Width = GUARD(Height*(1.2))

Also, if I understand you correctly, the "Sheet.123" portion of the formula causes that dependency. Eliminating this would mean I could not resize the shape as a whole after it is elongated. You'll see that the shape in the .vsd is very small, and for our purposes it needs to be so. However, once a diagram is pieced together we often increase the size of the whole thing to make it easier to read. I'm worried that I might have a case of "Wanting to have my cake and eat it too" here.

wapperdude

#3
Not difficult.

First, make the placement of the two end pieces related to the "body" piece (e.g., Sheet.123) by formula.  That is, don't glue.
    >> For the end piece on the right, set LocPinX to width*0. 
    >> Set pinx = Sheet.123!PinX+sheet.123!Width*0.5.  Guard the formula.  This locks the right end piece to the end of the body.
    >> Do similar for left end piece, except LocPinX = width*1, and 2nd formula uses -Sheet.123!Width*0.5.

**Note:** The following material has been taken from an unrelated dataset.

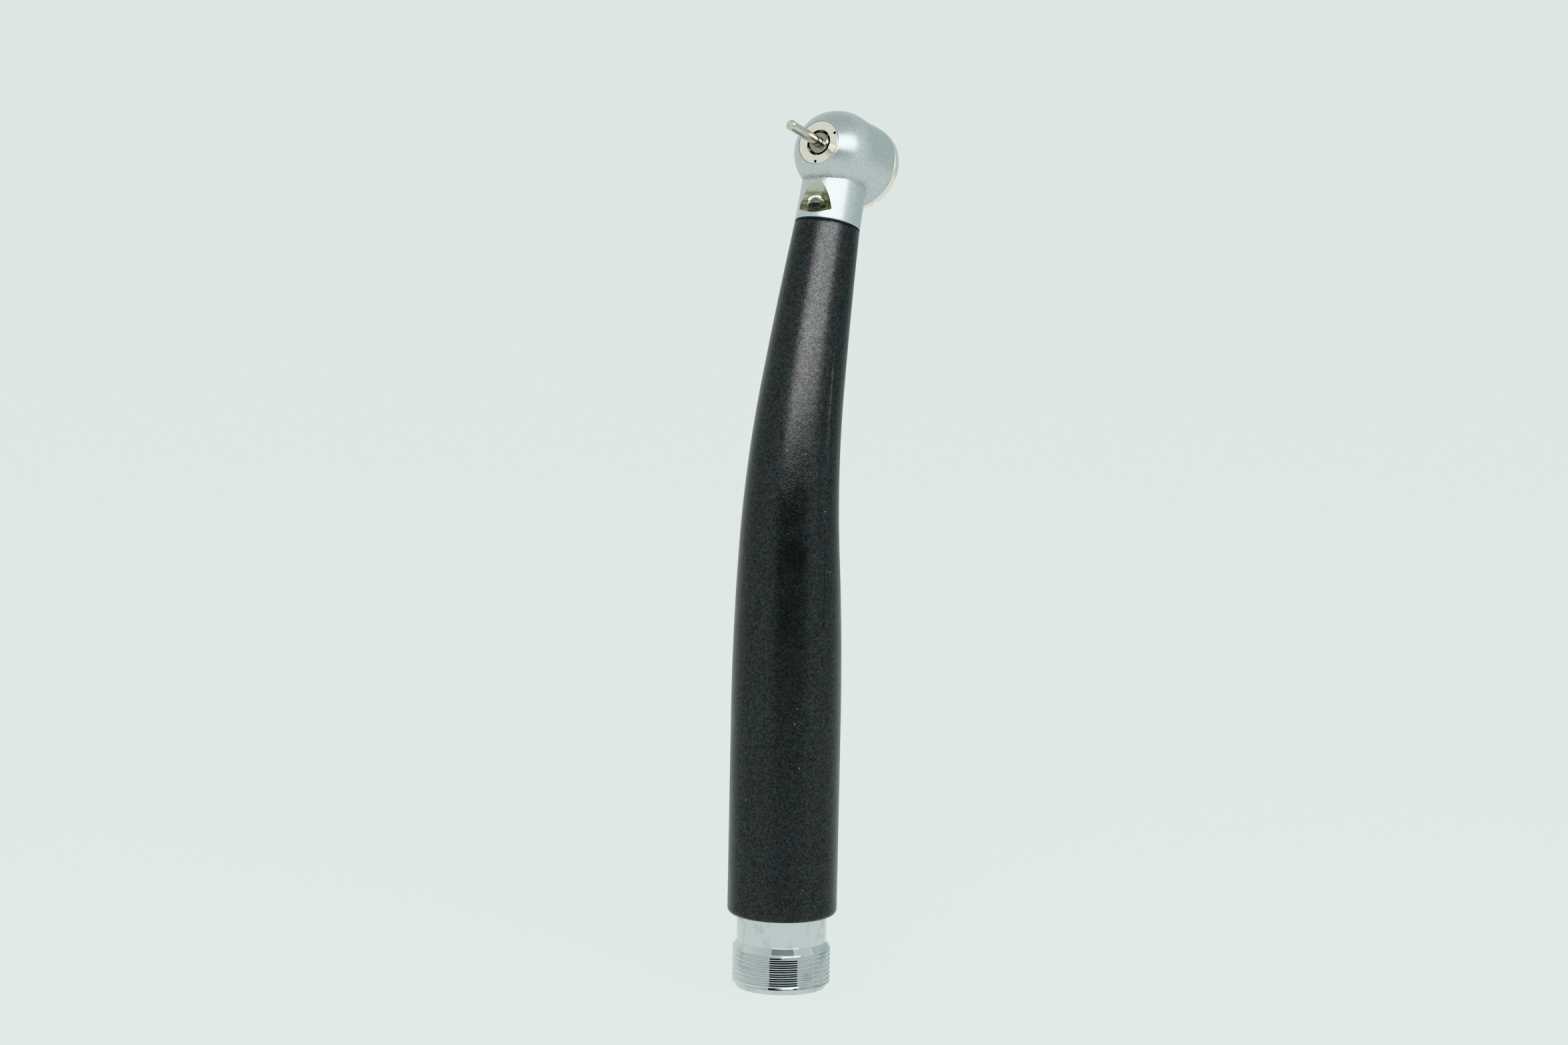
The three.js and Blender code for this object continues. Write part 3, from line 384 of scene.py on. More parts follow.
def piece(obj, finish, body, slot, *replaced):
    """Dresses a finished object, rides it on its body and hides the CAD nodes that it stands for."""
    obj.data.materials.clear()
    for material in finish if isinstance(finish, list) else [finish]:
        obj.data.materials.append(material)
    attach(obj, body)
    if replaced:
        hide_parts(*replaced)
    return obj


# ------------------------------------------------------------------ camera

VIEW_AZIMUTH = math.radians(-57.77)
VIEW_DISTANCE = 450
VIEW_HEIGHT = 110.8  # above the rim
VIEW_PITCH = math.radians(4.919)
VIEW_ROLL = math.radians(1.142)
VIEW_OFFSET = -0.8775  # sideways, so that the handle's foot stands left of the middle
VIEW_LENS = 67.65
VIEW_SENSOR = 36


def make_camera():
    look = Vector(
        (
            -math.sin(VIEW_AZIMUTH) * math.cos(VIEW_PITCH),
            math.cos(VIEW_AZIMUTH) * math.cos(VIEW_PITCH),
            -math.sin(VIEW_PITCH),
        )
    )
    level = Vector((math.cos(VIEW_AZIMUTH), math.sin(VIEW_AZIMUTH), 0))
    upright = level.cross(look)
    right = math.cos(VIEW_ROLL) * level + math.sin(VIEW_ROLL) * upright
    up = math.cos(VIEW_ROLL) * upright - math.sin(VIEW_ROLL) * level
    data = bpy.data.cameras.new("camera")
    data.sensor_width = VIEW_SENSOR
    data.lens = VIEW_LENS
    camera = bpy.data.objects.new("camera", data)
    place = Vector((math.sin(VIEW_AZIMUTH), -math.cos(VIEW_AZIMUTH), 0)) * VIEW_DISTANCE
    place += Vector((0, 0, RIM + VIEW_HEIGHT)) + level * VIEW_OFFSET
    matrix = Matrix((right, up, -look)).transposed().to_4x4()
    matrix.translation = place * MM
    camera.matrix_world = matrix
    bpy.context.scene.collection.objects.link(camera)
    bpy.context.scene.camera = camera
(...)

This allows the pipe to be any length and the end pieces to be at the ends!

Now, slave the heights.  That is, set the height of each end piece = height of pipe piece, e.g, height =guard(sheet.123!height).

Finally, keep end piece aspect ratio:  set width = height.

HTH
Wapperdude

PS>  You need to lock the vertical positions together, each end piece should have PinY = guard(sheet.123!PinY).
Visio 2019 Pro

Chance0066

Sounds really good, but if I did that I wouldn't be able to group the shapes together if I understand you correctly. The shape would have to be saved and then easily usable by people that have next to no experience with Visio. I'm pretty much tasked with creating these shapes, and then making them dummy proof.

wapperdude

Dumby proof is always extra work.   :P

But, in this case, you could
    a.  group everything.  It will still work.  The group box may get a little weird.  Or,
    b.  make everything reference the group shape. 
    c.  Perhaps the easiest way would be slight change in formulas for the end pieces.

Instead of sticking them beyond the end of the pipe body, recess them.  This way, the length of the overall shape is length of pipe, end to end.  Now when you group, the length of the group is still the length of the pipe.

Wapperdude

Visio 2019 Pro

Chance0066


Chance0066

Worked it all out and it works really great. Now I won't have to make a shape for every different length  :D. Unfortunately, I was hoping to be able to lengthen the whole group, but have only the pipe lengthen. With this method, someone using the shape would have to click on shape, then the pipe within the shape to resize it. It doesn't seem like there's a way to actually lock the two end pieces from being elongated without locking them from being able to be resized at all.

wapperdude

Should have worked.  See attached.  Unless I misunderstood. 
Visio 2019 Pro

Chance0066

You're right. I compared my shape sheets to yours and the problem was that I tried to use the "Lock Aspect" protection instead of manually setting the aspect. I was being lazy I suppose because I didn't want to work out the ratio between the size of the pipe and the size of the end points, as they are different. You guys are really great here, hoping to be putting in some of my own input someday.